La única patria es la memoria, es decir, la infancia, los recuerdos, los sueños, la tierra feliz que nos queda después de tirar por la ventana del olvido los malos ratos, las penas, los llantos, los amaneceres fríos en días de escuela, las ausencias...
La única patria siempre buscada es la infancia. Y más en días como ayer en los que llegamos a añorar aquellos amaneceres en los que en el suelo frío de la cocina sólo habían dejado un pijama o unas zapatillas, en los que en el horizonte del día de los Reyes sólo se aventuraba un cocido que, por una vez, tenía más tajadas que caldo.
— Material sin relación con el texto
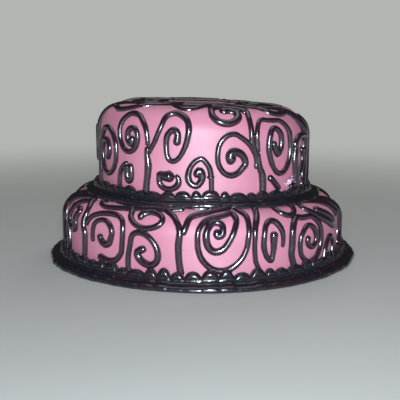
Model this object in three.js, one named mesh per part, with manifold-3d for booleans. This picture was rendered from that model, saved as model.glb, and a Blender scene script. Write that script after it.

Por eso llevamos los adultos esos disgustos tan grandes cuando nuestros hijos dejan de creer en los Reyes o en el ratoncito Pérez. Decimos que el niño lo ha pasado muy mal cuando para él sólo fue un descubrimiento más en su diario carrusel de novedades. Deja de creer pero no de recibir juguetes. Pierde parte de la inocencia pero él no quiere se inocente sino mayor. Por eso el disgusto es nuestro. Por eso los que sentimos que hemos perdido algo somos nosotros, mientras ellos siguen jugando.
Por eso llevamos en el bolso uno de sus peluches y lo convertimos en nuestro talismán. Por eso lo cuelga el portero de fútbol en las redes de la portería o el albañil en las vallas de la obra.
Porque quienes realmente quieren ser niños son ellos.